At the conclusion of the chapel service when the administrator asked for announcements, I informed everyone that we were expecting that we would be ready today to turn off the water to the 5-in1's so we could cut the line and join the line from the new tower, and that they might want to draw water into buckets ahead of time so they would have it available until we could turn the water back on. There was both apprehension and concern. Everyone wanted to make sure all those living in the homes was notified.
Mrs. Narimba was one of the environmental health officers in Zimba when we were here three years ago and was around when we had tested water for e. coli before and when we had left the test kits. We had be unable to relocate the test kits in the environmental health office last week while Mrs. Narimba was away on holiday. She returned this weekend. After chapel I asked her if she remembered the test kits and if they were still available. Professor Rose at MSU had provided me with more packets of the reagents needed and a black light for testing water samples, but I still needed the information regarding the volume of water to add the reagents to and the temperature at which the samples are to be incubated and for what duration..
Mrs.
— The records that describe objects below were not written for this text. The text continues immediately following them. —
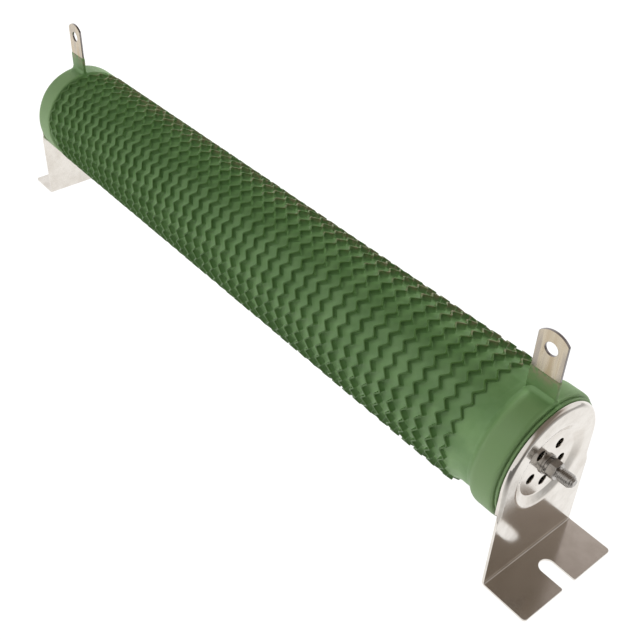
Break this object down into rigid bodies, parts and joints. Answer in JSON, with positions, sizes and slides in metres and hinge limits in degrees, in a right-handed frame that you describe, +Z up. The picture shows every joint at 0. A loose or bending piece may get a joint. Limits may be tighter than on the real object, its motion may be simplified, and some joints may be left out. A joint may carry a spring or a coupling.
{
  "type": "tubular edge-wound power resistor on brackets",
  "caption": "Long green-coated tubular power resistor, wound on edge with a zigzag ribbon, standing on sheet-steel brackets with flat terminal lugs.",
  "frame": {"origin": "centre of the footprint on the ground, midway between the two brackets", "axes": "+X along the tube, +Y across it, +Z up from the feet to the terminal lugs"},
  "size_m": [0.4654, 0.0656, 0.1241],
  "materials": {
    "green_coating": "satin",
    "ceramic": "matte",
    "bracket_steel": "satin",
    "terminal_steel": "satin",
    "fastener_steel": "bright"
  },
  "bodies": {
    "root": {"coated_winding": "green_coating", "ceramic_tube": "ceramic", "bracket_near": "bracket_steel", "bracket_far": "bracket_steel", "terminal_near": "terminal_steel", "terminal_far": "terminal_steel", "tie_rod": "fastener_steel", "plain_washers": "fastener_steel", "spring_washers": "fastener_steel", "hex_nuts": "fastener_steel"}
  },
  "joints": []
}
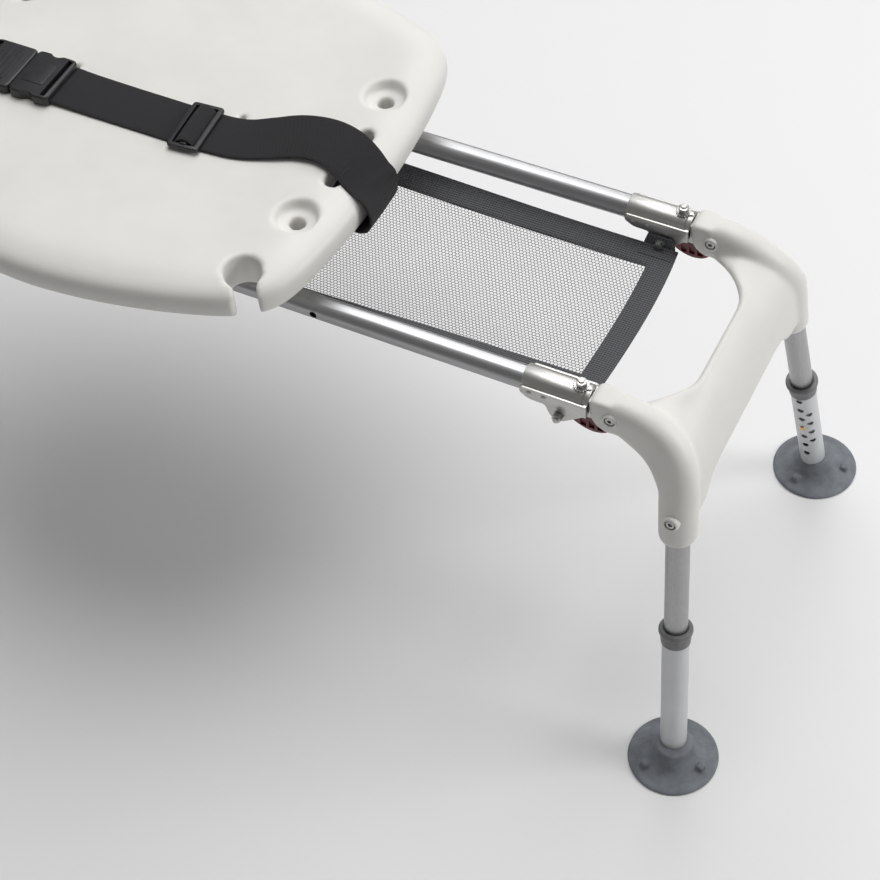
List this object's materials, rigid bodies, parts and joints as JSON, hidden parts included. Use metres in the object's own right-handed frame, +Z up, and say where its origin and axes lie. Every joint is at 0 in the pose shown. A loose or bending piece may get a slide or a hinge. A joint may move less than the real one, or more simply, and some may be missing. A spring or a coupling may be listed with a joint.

Narimba remembered the kits and was confident they were in the environmental health office. We went to the office and located them fairly quickly. In fact we found the information for both the Colilert testing and the second kit for testing for hydrogen sulfide. I rejoined Jon and Bob and we turned on the pump to well 3 so we could draw a water sample and get it in the incubator. Jon and Bob had assembled the T-junction, extensions, valves and couplings and then attached it to the 50 mm pvc pipe. We wanted everything ready in advance of cutting the line so the length of time during which the water was cut off was minimized.
Last week when we were assessing the wells, we had turned on the pump on well 3 and pumped water into the tank on the new tower. We didn’t fill it but had put in quite a bit of water. Since we still weren’t sure how good the water is, we decided we should drain all the water out of the tank and then start afresh once the line is connected to the 5-in-1 line. So, we opened up the output valve a let the water run out onto the ground near the site where the junction would be made. We were all pleased and impressed with the volume and pressure of the water coming out of the open line, but we also thought it looked a little murky and smelled funny. About then, one of the local men who works at the eye clinic, Collins, came by and told us he’d heard birds by the tank and he thought the birds had built a nest in the tank because the lid had been left open when it was set up. The more water we let run out of the tank, the worse it smelled.
Elisha and Jon climbed the tower ladder and hauled a step ladder up so they could look in the tank. Elisha let us know he could see dead birds inside the tank and the odor was quite bad. He and Jon came down. We had to construct something to fish the dead animals out of the tank or the tank wouldn’t be useable at all. Jon and Elisha found a long fairly stiff plastic pipe and taped a number of course wires to the end of it that Elisha fashioned into a kind of rake. With this, sitting on top of the tank he was able to fish out the dead animals through the opening on the top of the tank. There were what appeared to be two adult hawks, one or two baby hawks, and three or four mice/rats the adults had brought for the babies to eat. It took him quite awhile to get them all out. By the time he had finished, it was time to break for lunch. No one was all that hungry, but we needed the break.
After ‘lunch,’ we thought we should try to get any other fragments or dirt out of the tank as well. We pumped more water into the tank and let it drain. Larry and Bob discussed with Dennis the possibility of making a fine meshed net that could be used to skim the water remaining in the tank. Dennis found some window screening. Larry and Bob found some small gauge wire for reinforcing concrete. They rolled it into a circle or tube, then took cut a piece of the screening and sewed it to wire frame with small lengths of wire. Then they wired this net to the long pole than Jon and Elisha had fashioned. (Bob and Larry have now been nominated for their 2011 McGyver Merit Badges as well).
Bob and Larry took this skimmer net up to the top of the tower. Larry sat on the top of the tank and repeatedly dipped the net into the tank skimming the water and the tank bottom trying to get all the debris out that he could. As he’d pull stuff out of the tank, he’d pass the net and pole to Bob who would empty the debris out of the net over the side of the tower and then pass the net back to Larry. This went on for at least an hour.
When we finally concluded we had done as much as we could, we decided to go to the market to buy chlorine or bleach to try to kill any bacteria in the tank and residual water. We were able to buy a box of 12 pints of chlorine each of which should be sufficient to sanitize 20 liters of water. There appeared to be 2-3 inches of residual water in the bottom of the tank. The tank was about 6 feet in diameter (we couldn’t make precise measurements on anything). So there is a formula for calculating the volume of a cylinder of a specified diameter and height (probably something like pi*r2*h) which would then have to be converted to liters. But we didn’t have the formula at the time or the measurements. In hindsight, we probably added enough chlorine to sanitize twice the volume of water as was actually in the tank, but that is OK given what was in there.